Did you make this problem up yourself? If so, then I'd recommend that you learn some programming skills and implement a Monte Carlo method to obtain a reasonable estimate of the probability for one player winning (for all J=2 to 17). I guess that the results will be close to 1 / J since a tie seems unlikely.

#### BigBeachBanana

##### Senior Member
1) All possible games - possible ties = Possible victories or losses. Not just victories.
2) Drawing cards without replacement follows a hypergeometric distribution and not binomial distribution as you have.
3) Not sure why you're dividing by the number of players when you're calculating counts?
4) I agree with @Cubist that this problem is horrendous. Calculating the ties is one of the few things on the laundry list.

#### Cubist

##### Senior Member
1) All possible games - possible ties = Possible victories or losses. Not just victories.
...
3) Not sure why you're dividing by the number of players when you're calculating counts?
I think @luscra is calculating the number of ways that any player wins, not just the player we're interested in. And then this is divided by the number of players (because each player has the same number of ways of winning).
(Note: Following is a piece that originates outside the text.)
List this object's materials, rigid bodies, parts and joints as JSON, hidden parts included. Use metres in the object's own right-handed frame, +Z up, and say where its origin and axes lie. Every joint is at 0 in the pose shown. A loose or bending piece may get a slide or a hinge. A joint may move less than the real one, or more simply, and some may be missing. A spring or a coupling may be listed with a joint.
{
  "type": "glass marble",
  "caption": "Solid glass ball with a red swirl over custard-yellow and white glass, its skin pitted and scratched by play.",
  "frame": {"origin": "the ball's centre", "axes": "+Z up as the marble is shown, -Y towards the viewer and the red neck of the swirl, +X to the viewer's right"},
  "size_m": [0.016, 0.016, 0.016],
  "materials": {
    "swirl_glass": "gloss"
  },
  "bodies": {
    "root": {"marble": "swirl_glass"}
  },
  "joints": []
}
2) Drawing cards without replacement follows a hypergeometric distribution and not binomial distribution as you have.
That part of the calculation @luscra provided is working out the number of ways to roll 2*J dice multiplied by the ways to choose 3*J cards from the deck of 52.

#### luscra

##### New member
Did you make this problem up yourself? If so, then I'd recommend that you learn some programming skills and implement a Monte Carlo method to obtain a reasonable estimate of the probability for one player winning (for all J=2 to 17). I guess that the results will be close to 1 / J since a tie seems unlikely.
It's a college assignment. Honestly I don't really think it was meant to be solved, it's just a way for our professor to get a good laugh. He does this question for most semesters and no one can solve it, even close to the end of their majors. We showed this question to another professor and they just laughed, so...

About the Monte Carlo method, I did not know there was a name for that, but it was using this method that I got to the games-ties/players answer.
I developed an algorithm in python that runs the game 100000 times and outputs a graph.
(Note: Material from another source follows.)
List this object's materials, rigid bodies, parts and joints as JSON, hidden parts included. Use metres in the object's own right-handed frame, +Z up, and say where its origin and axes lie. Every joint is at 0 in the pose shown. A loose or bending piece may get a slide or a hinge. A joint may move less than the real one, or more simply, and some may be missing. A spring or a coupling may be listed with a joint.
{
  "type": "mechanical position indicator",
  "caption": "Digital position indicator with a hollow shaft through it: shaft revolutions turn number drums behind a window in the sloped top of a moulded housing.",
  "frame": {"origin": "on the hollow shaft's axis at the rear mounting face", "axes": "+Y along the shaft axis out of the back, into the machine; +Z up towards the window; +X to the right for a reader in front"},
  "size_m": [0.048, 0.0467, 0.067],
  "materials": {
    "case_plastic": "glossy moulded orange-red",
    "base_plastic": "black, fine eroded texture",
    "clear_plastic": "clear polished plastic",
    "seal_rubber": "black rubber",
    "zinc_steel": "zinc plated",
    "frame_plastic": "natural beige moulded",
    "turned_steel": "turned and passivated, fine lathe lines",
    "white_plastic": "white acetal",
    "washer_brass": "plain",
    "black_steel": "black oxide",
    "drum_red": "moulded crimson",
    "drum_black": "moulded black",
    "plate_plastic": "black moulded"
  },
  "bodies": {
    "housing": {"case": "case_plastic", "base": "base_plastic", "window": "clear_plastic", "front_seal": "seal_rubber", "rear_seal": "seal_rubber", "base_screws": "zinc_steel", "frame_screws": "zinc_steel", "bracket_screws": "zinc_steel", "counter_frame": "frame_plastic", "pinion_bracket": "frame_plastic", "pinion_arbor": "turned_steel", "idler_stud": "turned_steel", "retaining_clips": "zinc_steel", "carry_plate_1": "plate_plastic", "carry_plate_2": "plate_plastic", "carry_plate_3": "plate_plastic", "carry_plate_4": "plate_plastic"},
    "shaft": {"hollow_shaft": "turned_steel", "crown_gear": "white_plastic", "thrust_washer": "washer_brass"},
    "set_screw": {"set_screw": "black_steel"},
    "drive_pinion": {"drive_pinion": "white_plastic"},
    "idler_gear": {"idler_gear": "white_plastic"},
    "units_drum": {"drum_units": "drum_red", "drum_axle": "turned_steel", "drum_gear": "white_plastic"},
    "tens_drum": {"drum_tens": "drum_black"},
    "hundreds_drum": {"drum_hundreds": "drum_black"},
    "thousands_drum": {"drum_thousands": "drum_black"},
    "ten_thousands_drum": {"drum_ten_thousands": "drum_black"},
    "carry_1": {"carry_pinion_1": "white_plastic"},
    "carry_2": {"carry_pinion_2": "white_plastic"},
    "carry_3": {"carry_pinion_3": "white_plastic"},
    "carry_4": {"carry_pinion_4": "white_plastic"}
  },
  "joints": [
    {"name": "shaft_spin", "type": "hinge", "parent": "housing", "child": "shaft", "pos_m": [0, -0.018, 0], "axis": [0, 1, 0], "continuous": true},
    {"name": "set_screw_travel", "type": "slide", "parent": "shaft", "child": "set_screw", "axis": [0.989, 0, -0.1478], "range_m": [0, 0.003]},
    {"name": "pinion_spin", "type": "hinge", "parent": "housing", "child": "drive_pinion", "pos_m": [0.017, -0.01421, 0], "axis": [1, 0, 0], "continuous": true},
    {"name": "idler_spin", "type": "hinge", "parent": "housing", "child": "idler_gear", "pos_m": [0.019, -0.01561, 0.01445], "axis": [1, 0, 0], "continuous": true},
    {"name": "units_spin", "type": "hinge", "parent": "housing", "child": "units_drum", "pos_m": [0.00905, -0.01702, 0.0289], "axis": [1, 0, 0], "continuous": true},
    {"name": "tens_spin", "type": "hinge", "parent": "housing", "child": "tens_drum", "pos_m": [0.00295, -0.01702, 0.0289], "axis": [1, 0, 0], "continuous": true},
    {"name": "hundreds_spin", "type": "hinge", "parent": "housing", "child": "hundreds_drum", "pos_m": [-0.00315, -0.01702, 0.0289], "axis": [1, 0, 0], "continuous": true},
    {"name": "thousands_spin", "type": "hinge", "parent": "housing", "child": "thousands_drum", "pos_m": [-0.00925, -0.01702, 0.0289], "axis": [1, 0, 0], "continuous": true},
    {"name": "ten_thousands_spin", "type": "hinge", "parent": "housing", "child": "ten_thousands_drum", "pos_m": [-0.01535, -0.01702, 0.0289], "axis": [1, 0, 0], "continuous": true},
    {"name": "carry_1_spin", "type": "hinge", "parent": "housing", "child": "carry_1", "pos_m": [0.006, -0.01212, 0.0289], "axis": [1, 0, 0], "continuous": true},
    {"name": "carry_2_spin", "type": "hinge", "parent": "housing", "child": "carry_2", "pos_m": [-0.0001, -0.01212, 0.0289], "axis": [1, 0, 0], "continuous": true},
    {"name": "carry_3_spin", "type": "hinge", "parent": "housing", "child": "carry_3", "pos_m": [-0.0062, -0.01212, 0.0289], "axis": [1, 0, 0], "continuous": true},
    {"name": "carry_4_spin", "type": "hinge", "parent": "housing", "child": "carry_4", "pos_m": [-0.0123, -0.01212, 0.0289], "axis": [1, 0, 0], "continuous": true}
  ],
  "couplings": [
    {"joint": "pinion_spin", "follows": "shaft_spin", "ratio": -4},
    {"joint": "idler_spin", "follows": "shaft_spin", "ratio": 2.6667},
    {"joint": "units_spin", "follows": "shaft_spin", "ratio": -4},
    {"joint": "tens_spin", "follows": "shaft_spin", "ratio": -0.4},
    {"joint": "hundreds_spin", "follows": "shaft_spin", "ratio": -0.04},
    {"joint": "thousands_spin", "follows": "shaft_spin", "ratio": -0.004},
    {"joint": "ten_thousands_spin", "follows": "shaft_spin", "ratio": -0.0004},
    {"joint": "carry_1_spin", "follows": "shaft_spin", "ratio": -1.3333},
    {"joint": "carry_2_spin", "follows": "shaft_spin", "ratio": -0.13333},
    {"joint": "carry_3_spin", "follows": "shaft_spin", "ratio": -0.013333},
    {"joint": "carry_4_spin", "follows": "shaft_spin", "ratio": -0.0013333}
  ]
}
It's in portuguese, but basically the y-axis is the number of games, the x-axis the players. In green you have the games a player loses, in blue wins and orange ties.
I guess that the results will be close to 1 / J since a tie seems unlikely.
The ties are indedeed really unlikely, for 2 players there's a 0.36% chance of a tie, and that number just decreases.

I think I'm going to drop trying to get the absolute number and just do an approximation using what I have. If my theory is right, he doesn't really expects us to solve anything, which means I'm already above expectations lol.

Is it possible to mathematically prove (or at least try to) an argument using the Monte Carlo method, even though it will never be accurate enough? Or the best I can do is explain what I did, how I did, and what I got?

#### Cubist

##### Senior Member
It's a college assignment. Honestly I don't really think it was meant to be solved, it's just a way for our professor to get a good laugh. He does this question for most semesters and no one can solve it, even close to the end of their majors. We showed this question to another professor and they just laughed, so...
I like this professor

I developed an algorithm in python that runs the game 100000 times and outputs a graph.
Nice work!

The ties are indedeed really unlikely, for 2 players there's a 0.36% chance of a tie, and that number just decreases.
That's interesting. This isn't like the problem of there being two or more people with the same birthday in a group of N. It's more like Texas Hold Em' poker, if there are more people playing then it's more likely that someone will have a really good hand (or in your game a high winning score becomes more likely).

Is it possible to mathematically prove (or at least try to) an argument using the Monte Carlo method, even though it will never be accurate enough? Or the best I can do is explain what I did, how I did, and what I got?
Sorry, the Monte Carlo method can't provide an exact answer.

I usually run the code several times so that I can examine the variance in each result. By doing this you can obtain an idea of the accuracy. (Does the result change wildly on each run, or stay near to the mean average.)

You might be able to "brute force" the exact answer, on a computer, for J=2 but I expect that the runtime will be considerable. There are several ways you could improve the runtime over a basic "brute force all scenarios" algorithm but it's probably not worth the time and effort.